Rob.McGibbon@virgin.net (No bonus plug intended!)
No interview would be complete without some discreet product placement.
We aim to be a bit more up front, so feel free to pull The Blatant Plug… Virgin Atlantic now has the Upper Class Suite, which has the longest, widest and most comfortable seat flying. But unlike British Airways, we only charge a business class fare, not a first class fare.
Thank you very much!
BRANSON’S NEWS SCHEDULE
Newspapers: The Times, FT, Telegraph, Sun and Mirror.
Columns and Writers: I always read the Lex column in the FT. Simon Jenkins (now of The Guardian) is one of my favourite writers and there are few things he has ever written I disagree with. I tried to get him to run for Mayor of London once, but I failed to convince him.
Magazines: The Economist, Newsweek and Foreign Affairs.
Radio: I am the wrong side of 55, so I listen to Virgin Radio less these days.
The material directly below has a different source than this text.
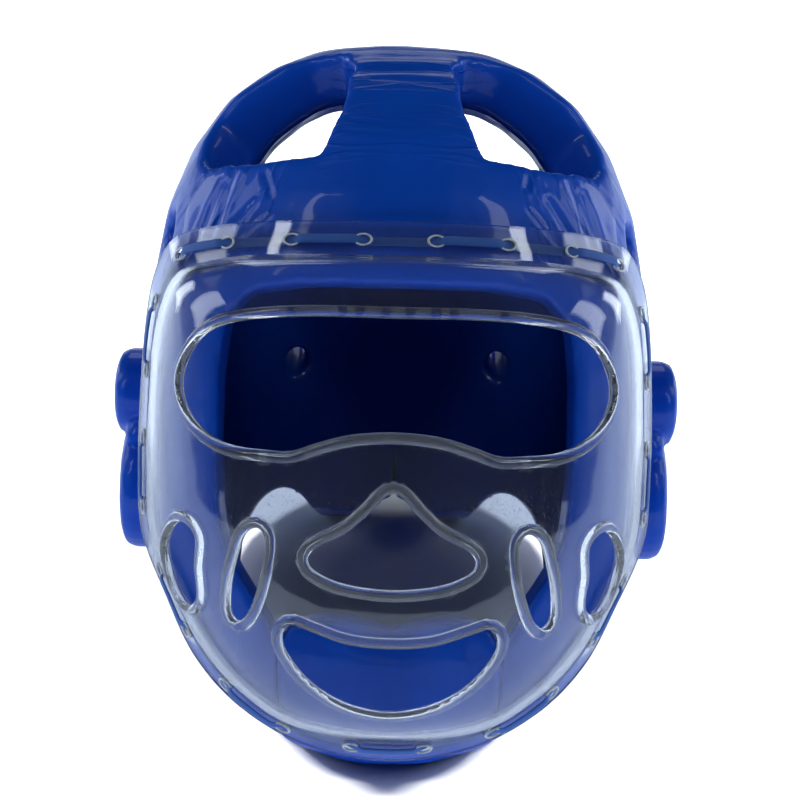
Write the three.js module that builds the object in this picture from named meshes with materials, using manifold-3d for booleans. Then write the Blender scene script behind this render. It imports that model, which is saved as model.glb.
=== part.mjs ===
// A padded head guard for sparring with a clear face shield laced on, in millimetres.
// It is modelled upright, as worn: +X to the right seen from the front, +Y to the back of the head, +Z up,
// with the ear line at y = 0 and the eyes at about z = 0. The whole guard is then leaned back until it stands
// on the floor on its chin and on the lobes of its nape, as it does by itself.

import * as THREE from "three";
import { mergeVertices } from "three/addons/utils/BufferGeometryUtils.js";
import ManifoldModule from "manifold-3d";

const wasm = await ManifoldModule();
wasm.setup();

// Foam shell
const shellWidth = 214;
const shellFront = 110;
const shellBack = 125;
const crownHeight = 151;
const chinDrop = 147;
const foamWall = 26;
const crownWall = 21;
const roundness = 2.3;
const shellSides = 44;
const cavitySides = 32;

// Straps and openings of the crown
const centreStrapWidth = 42;
const crossStrapFront = 38;
const crossStrapBack = 22;
const crownCentreHeight = 28;

// Face opening
const faceWidth = 140;
const browHeight = 44;
const jawDrop = 88;
const chinPadWidth = 86;
const chinPadWaveRoom = 18;

// How it stands, and the rim round the neck
const restLean = THREE.MathUtils.degToRad(28);
const floorDrop = 102;
const sideArchHeight = 14;
const sideArchFront = 92;
const sideArchBack = 70;
const napeSlope = 16;
const napeInside = 30;
const napeEdge = 58;
const napeNotchTop = 46;
const napeNotchWidth = 26;
const napeGapTop = 42;
const napeGapStart = 36;
const napeGapEnd = 68;
const napeSlitWidth = 3;
const napeSlitHeight = 35;

// Ears, vents of the shell and the closing strap
const earHoleHeight = 28;
const earHoleDepth = 20;
const earPadReach = 13.5;
const earPadRounding = 5;
const earPadLength = 87;
const earPadDepth = 64;
const earPadPlace = 12;
const earPadTop = 20;
const templeVentWidth = 20;
const templeVentHeight = 17;
const templeVentPlace = 38;
const templeVentRise = 67;
const backVentWidth = 11;
const backVentSpacing = 96;
const backVentDrop = 25;
const strapLength = 96;
const strapHeight = 36;
const strapThickness = 3;
const strapDrop = 28;

// Face shield
const shieldThickness = 2.4;
const shieldReach = 150;
const shieldBellyDrop = 25;
const shieldFullness = 2.5;
const shieldSteps = 52;
const rimWidth = 4;
const rimHeight = 1.5;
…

I like the Today programme on Radio 4 and tune in if I have time.
Television: I like Sky News and the BBC.
Website: Of course, it has to be www.virgin.com
What would be the Fantasy Headline of the story you would most like to read?
How about: "Planet Earth Renamed Virgin Territory".
What would be the Fantasy Headline involving yourself?
As oil prices are soaring and Virgin is going into space, it would be something like: "Branson Finds Oil On Mars".
What would be the headline you most dread?
"Branson Goes Bananas" – but I think my family already think I have.
Who would you most like to interview and what question would you ask that they had to answer truthfully?
President Bush. "By invading Iraq, have you created more terrorists and made the world less safe?"
What question would you never answer?
I have always tried to keep my family life out of the press, so it would be anything about my family.
What would you like the headline to be on your obituary?
"Mould-breaking Entrepreneur Dies In Bed Aged 180." And if I am that old, I will certainly be very mouldy!